And there are other holes. You can’t record direct from FM. There’s no line-in. You don’t get a kick stand, so you have to hold the Vision W while watching it, and that could turn out to be a pain in the wrist after an hour or two of movie-watching. There’s no facility to record video from an external source and no Wi-Fi, both features that the new Archos players support. And the bundled headphones are the usual so-so affairs. They’re by no means the worst I’ve heard and don’t hiss in quiet sections, but they are over-bassy and sound muffled at the top end.
On top of all this, the software is the usual proprietary mess of multiple applications that lack a coherent focus. Fortunately you can simply drag and drop files to the device and use Windows Media Player. However, when you’re transferring so many different file types and folders, a better, more coherent way of transcoding and transferring files that doesn’t involve syncing the whole of your music and video folders could surely have been worked out.

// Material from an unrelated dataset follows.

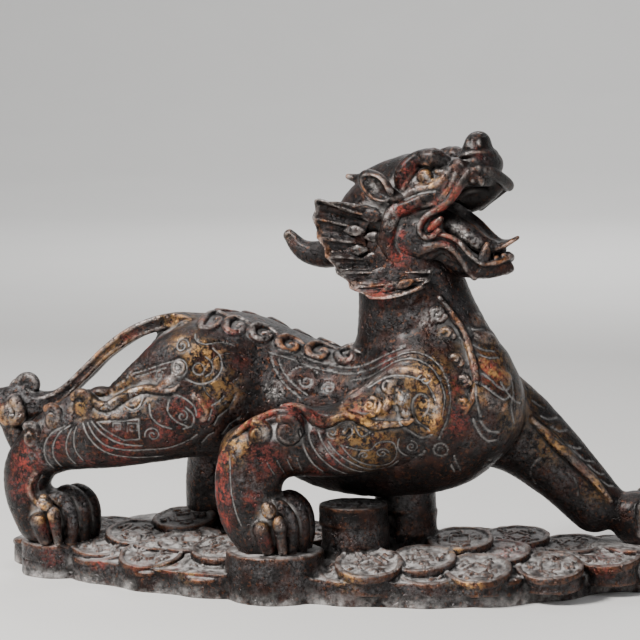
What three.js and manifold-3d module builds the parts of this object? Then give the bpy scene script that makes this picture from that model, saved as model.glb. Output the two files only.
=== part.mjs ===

Creative’s Zen Vision W is a capable machine, despite the flaws. The wide screen is bright and does a fine job of displaying movies. Audio performance is excellent too, and size-wise it really isn’t that bad, though if I was being picky I’d have liked it to be a touch slimmer. £215 is also very reasonable for a widescreen player with so much capacity. However, there is a sense that it is being left behind in a fast-moving market. And with the fifth-gen Archos players appearing very soon, anyone in the market for a fully-featured PMP would be better off adopting a wait-and-see attitude.